V of V. One of the basic musical movements is to go from the V chord of a key to the I chord of a key. I have even read about people talking metaphysically about the subject and equating the V as the lonely human and the I as the connection with god and all the goodness which that implies. I don't know about that, but I know the V to I transition always is satisfying. What if we doubled down on that? What if we did a double V-I? In the most ubiquitous key, C, the V-I is going from G to C. If for a moment we consider G as the I chord, what is its V? It is D. Now if we play D G C we are getting D to G, a V-I relationship, and then G to C, another V-I relationship.

And you can use the "V of something" theory anywhere with more or less success. For example the most basic pop music progression is I vi IV V. you could re-interpret it as I, V of vi, vi, IV, V of V, V. In C that would be C, E, A, F, D, G. That would add some individuality to the normal progression. And we haven't even touched the topic of chord qualities: major, minor, dominant, et c.
 
V of V. One of the basic musical movements is to go from the V chord of a key to the I chord of a key. I have even read about people talking metaphysically about the subject and equating the V as the lonely human and the I as the connection with god and all the goodness which that implies. I don't know about that, but I know the V to I transition always is satisfying. What if we doubled down on that? What if we did a double V-I? In the most ubiquitous key, C, the V-I is going from G to C. If for a moment we consider G as the I chord, what is its V? It is D. Now if we play D G C we are getting D to G, a V-I relationship, and then G to C, another V-I relationship.

And you can use the "V of something" theory anywhere with more or less success. For example the most basic pop music progression is I vi IV V. you could re-interpret it as I, V of vi, vi, IV, V of V, V. In C that would be C, E, A, F, D, G. That would add some individuality to the normal progression. And we haven't even touched the topic of chord qualities: major, minor, dominant, et c.
The aspects of theory that people find usable are interesting to me. Those who are "scared" or uncomfortable with theory will be lost at V of V and stop reading. It's overwhelming and I think can be joy-robbing.

Here's where I'd start. Do you know the musical alphabet is ABCDEFG and there is no Z or H chord? You know some theory then.

For most, learning and/or strumming songs is a good route to learning theory and by far the most fun. After you learn a bunch of songs, you will notice things like certain collections of chords show up depending if the song is in the key of C, G or whatever. You will learn that certain keys are easier to sing in for your the range of your voice. Lots of dots connect as you learn songs.

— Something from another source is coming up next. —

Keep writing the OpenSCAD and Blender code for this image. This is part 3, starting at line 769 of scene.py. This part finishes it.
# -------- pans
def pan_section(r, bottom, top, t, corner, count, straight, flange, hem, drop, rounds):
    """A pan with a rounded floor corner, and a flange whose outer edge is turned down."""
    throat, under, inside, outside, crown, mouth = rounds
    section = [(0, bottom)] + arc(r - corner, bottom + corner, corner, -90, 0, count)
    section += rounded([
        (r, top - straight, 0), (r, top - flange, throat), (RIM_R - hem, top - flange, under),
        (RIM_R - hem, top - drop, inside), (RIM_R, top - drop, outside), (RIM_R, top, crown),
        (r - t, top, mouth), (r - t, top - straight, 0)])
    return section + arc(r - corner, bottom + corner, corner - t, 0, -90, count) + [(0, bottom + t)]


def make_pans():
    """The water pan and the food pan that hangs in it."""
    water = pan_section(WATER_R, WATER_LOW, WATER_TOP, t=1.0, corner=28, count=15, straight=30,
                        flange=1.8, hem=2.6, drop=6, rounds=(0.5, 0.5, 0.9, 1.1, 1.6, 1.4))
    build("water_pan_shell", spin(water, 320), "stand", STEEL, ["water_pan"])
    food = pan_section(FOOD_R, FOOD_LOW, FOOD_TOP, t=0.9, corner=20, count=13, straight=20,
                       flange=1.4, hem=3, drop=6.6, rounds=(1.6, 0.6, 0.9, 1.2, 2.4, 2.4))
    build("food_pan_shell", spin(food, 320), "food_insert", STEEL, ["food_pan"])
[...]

So, since my theory is that learning songs teaches you the music theory that would interest the masses and be most useful, learn the major and minor chords and songs that use them. You could learn how to spell each chord, how the I IV V relate to each other or what that even means, scales related to the keys etc but if you are not into that, you are normal. Learn and enjoy some songs.
 
I don't disagree with you at all. However instead of writing about how theory is stultifying my progress, I'm just annotating what I'm doing. If that resonates with people, fine. If it doesn't, I hope my next entry will be better received. I'm not trying win anyone over. I'm just being me.
 
I'm currently enjoying figuring out what "Nashville numbers" are through Matt Stead's weekly YouTube kanikapilas. As an amateur recorder and clarinet player, this is brand-new to me, although I was already familiar with what subdominant and dominant notes in a scale are (IV and V).
 
Ukulele was my first stringed instrument. I came from a woodwind background and all this stuff was overwhelming to me. Chords kind of blew me away. As a kid I played arpeggios but that was just exercises I performed to keep the instructor off my back. I didn't really understand the principle.

I have been learning a little of this, a little of that.

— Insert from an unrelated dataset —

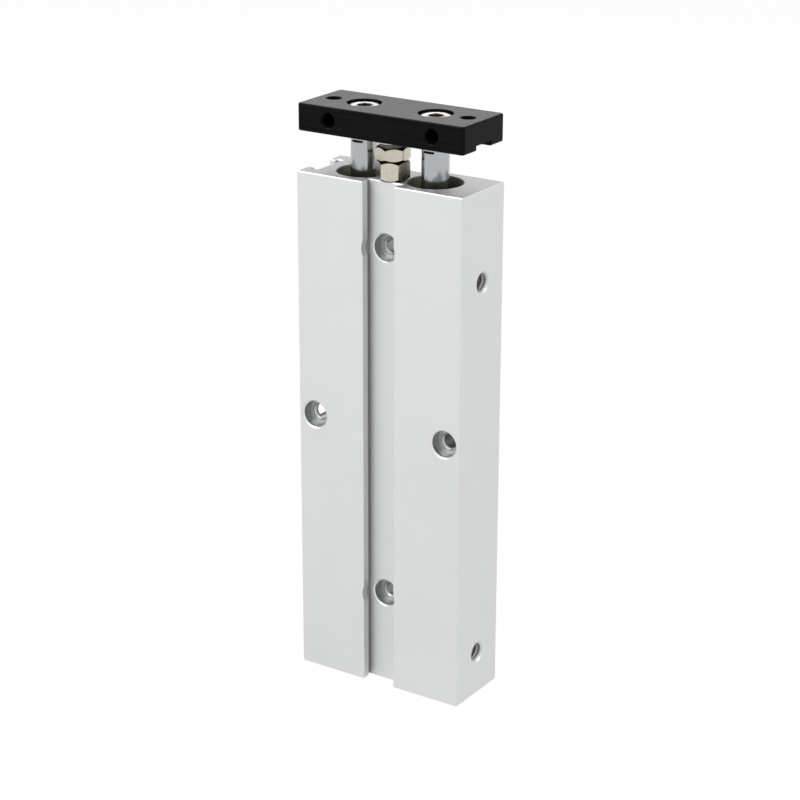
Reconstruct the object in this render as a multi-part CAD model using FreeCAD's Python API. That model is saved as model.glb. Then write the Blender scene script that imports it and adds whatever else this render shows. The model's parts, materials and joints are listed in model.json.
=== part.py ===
import FreeCAD, Part
import os
from math import cos, radians, sin, sqrt, tan

# Guided pneumatic cylinder with two bores side by side in one extruded block.
# Millimetres. Origin at the centre of the block's bottom face, +X across the two bores towards
# the air ports, -Y towards the front face, +Z along the rods towards the end plate.
# The rest pose is fully retracted: the stop bolt's head stands on the block.

# --- block ---
stroke = 80.0
body_width = 56.0
body_depth = 22.25
body_corner = 0.5             # radius of the four long outer edges
end_chamfer = 0.3             # broken edge round both sawn ends
bore_diameter = 16.0
bore_pitch = 24.0             # between the two bore axes

channel_opening = 10.4        # T channels in the front and back faces
channel_lip = 2.4
channel_undercut = 0.7
channel_depth = 3.9
slot_opening = 10.4           # T slot for switches in the left face
slot_lip = 2.0
slot_undercut = 1.2
slot_depth = 4.1
lip_edge = 0.4                # radius of the lips' outer edges

hole_diameter = 4.3           # through holes, front to back, counterbored from both faces
counterbore_diameter = 8.0
counterbore_depth = 3.3
mouth_chamfer = 0.4
seat_chamfer = 0.6            # where the hole opens into the counterbore's floor
side_hole_pitch = 45.0
rear_hole_height = 28.5       # lower channel hole above the bottom face
front_hole_margin = 19.5      # upper channel hole below the top face
lip_clearance_diameter = 11.4  # tool clearance cut through the channel lips

port_drill = 4.2
port_mouth = 6.6
rear_port_margin = 3.6        # each cover's inner end to its port's axis
front_port_margin = 3.8
passage_diameter = 3.0        # air passage through the web between the bores

# --- end closures, one set per bore ---
cover_fit = 0.02              # radial clearance of a cover in its bore
ring_thickness = 1.0          # internal snap rings
ring_groove_depth = 0.4
ring_axial_play = 0.05
ring_width = 1.5
ring_gap_angle = 40.0
lug_radius = 1.25
lug_hole_diameter = 1.2
front_recess = 5.0            # top face of the block to the front snap ring
rear_recess = 1.4

front_cover_length = 17.0
front_nose_length = 10.2
nose_diameter = 12.4          # leaves a ring of space for the air at each port
rear_cover_length = 7.5
rear_boss_length = 7.3
rear_dish_diameter = 9.0
rear_dish_depth = 1.2
oring_section = 1.5
oring_groove_width = 2.0
front_oring_margin = 5.0      # front cover's inner end to its O-ring
oring_play = 0.02

rod_diameter = 8.0
rod_running = 0.03            # radial running clearance in the bushes
seal_running = 0.05           # radial gap left at every sliding seal lip
bush_wall = 1.0
rod_seal_diameter = 12.4
rod_seal_height = 3.2
seal_retainer = 1.0           # rim that keeps the rod seal in its groove
seal_retainer_diameter = 9.6
lip_spread = 0.2              # how far a seal's lips flare past its heel
lip_thickness = 0.55
lip_heel = 1.2                # solid part of a seal's section
cover_web = 2.2               # wall between the bush and the rod seal
cover_hole_play = 0.25

# --- pistons ---
piston_length = 21.0
piston_play = 0.2             # radial gap between the piston's metal and the bore
bumper_stand = 1.5            # how far each bumper stands out of the piston's face
bumper_seat = 0.8
bumper_inner_diameter = 8.6
rear_cushion_gap = 0.8        # bumper to rear cover while the stop bolt holds the load
front_cushion_gap = 0.3       # bumper to front cover at full stroke
piston_land = 1.6
piston_seal_height = 2.6
piston_seal_depth = 2.1
wear_ring_height = 3.0
wear_ring_depth = 1.0
wear_ring_running = 0.03
wear_ring_gap = 0.6
magnet_height = 5.0
magnet_depth = 2.5
magnet_cover = 0.3            # magnet sits this far below the piston's skin
groove_play = 0.05
spigot_diameter = 5.6
spigot_length = 9.0
thread_play = 0.03
piston_screw_diameter = 4.0
piston_screw_head_diameter = 7.0
piston_screw_head_height = 4.0
piston_screw_head_play = 0.3
piston_screw_recess = 0.4
piston_screw_key = 3.0
piston_screw_grip = 8.0       # thread inside the rod's end

# --- end plate and what bolts to it ---
plate_width = 55.5
plate_depth = 21.5
plate_height = 8.0
plate_corner = 1.0
plate_edge = 0.5
plate_groove_depth = 1.5      # long groove in which the rod ends sit
plate_groove_play = 0.02
plate_top_margin = 5.25       # the plate's ends to the tapped holes in its top
plate_front_pitch = 34.5
plate_thread_drill = 4.2
plate_thread_mouth = 4.8
plate_front_thread_depth = 6.0

plate_screw_diameter = 5.0
plate_screw_head_diameter = 8.5
plate_screw_head_height = 3.6
plate_screw_recess = 0.55
plate_screw_key = 4.0
plate_screw_key_depth = 2.0
plate_screw_hole = 5.4
plate_screw_counterbore = 10.2
plate_screw_grip = 10.0
screw_edge = 0.3

rod_flats = 7.0               # wrench flats under the plate
rod_flat_reach = 2.8          # how far they run below the plate
rod_chamfer = 0.4

stop_offset = -3.4            # stop bolt axis, towards the front face
stop_hex = 8.8                # across flats, bolt head and lock nut
stop_thread = 5.0
stop_head_height = 5.6
stop_nut_height = 4.0
stop_head_turn = 20.8         # how the two hexagons happen to stand, degrees about Z
stop_nut_turn = -23.4
stop_thread_reach = 5.5       # thread inside the plate
stop_drill_extra = 1.0
hex_chamfer = 0.5
hex_chamfer_angle = 40.0
spring_washer_diameter = 7.8
spring_washer_thickness = 1.3
spring_washer_gap = 0.8
spring_washer_lean = 25.0
flat_washer_diameter = 10.0
flat_washer_thickness = 0.8
washer_hole_play = 0.15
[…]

I actually have never read anything about Nashville Numbers. I understand the Roman Numerals of a key. Is that the same thing?

I just want to reiterate that I am not propounding a curriculum. I am just documenting what I'm doing right now with theory so that people can see what a real person is doing with theory right now, instead of having all that negativity of the original thread.
 
I don't disagree with you at all. However instead of writing about how theory is stultifying my progress, I'm just annotating what I'm doing. If that resonates with people, fine. If it doesn't, I hope my next entry will be better received. I'm not trying win anyone over. I'm just being me.
I really like this!

I'm not currently working on anything specifically theory (although of course, by playing music and reading music and working on tempo etc etc I am always working on some aspect of theory) but I will be taking my uke with me and am hoping to noodle out some more chord shapes up the neck, determining which is the root and using that to help me learn a few more notes up the board.
 
I'm currently enjoying figuring out what "Nashville numbers" are through Matt Stead's weekly YouTube kanikapilas. As an amateur recorder and clarinet player, this is brand-new to me, although I was already familiar with what subdominant and dominant notes in a scale are (IV and V).
I fell in love with the concept of the Nashville numbering system when I took a wonderful circle of fiths workshop, and the instructor had us do an exercise where we figured out the Nashville numbers for a given song, then transposed the key using just that. I'm not explaining it very well, but it was eye opening: starting to see those songs in that numbering system rather than "use these chords G, C, Am" (for example). I'd like to work with this more, too, eventually.
 
I don't disagree with you at all. However instead of writing about how theory is stultifying my progress, I'm just annotating what I'm doing. If that resonates with people, fine. If it doesn't, I hope my next entry will be better received. I'm not trying win anyone over. I'm just being me.
I didn't interpret it as a sales pitch and I didn't mean to attack your approach. We all are passionate about what we think works for us have different paths to get there. There are numerous times that I wish your posts came with illustrations e.g. when you say you improvised on a hungarian minor or some other scale. It is foreign to me and I wish I knew what it sounded like, half so I'd know what you are talking about and half that it might be something I'd use in my own improv soloing.
 
V of V. One of the basic musical movements is to go from the V chord of a key to the I chord of a key. I have even read about people talking metaphysically about the subject and equating the V as the lonely human and the I as the connection with god and all the goodness which that implies. I don't know about that, but I know the V to I transition always is satisfying. What if we doubled down on that? What if we did a double V-I? In the most ubiquitous key, C, the V-I is going from G to C. If for a moment we consider G as the I chord, what is its V? It is D. Now if we play D G C we are getting D to G, a V-I relationship, and then G to C, another V-I relationship.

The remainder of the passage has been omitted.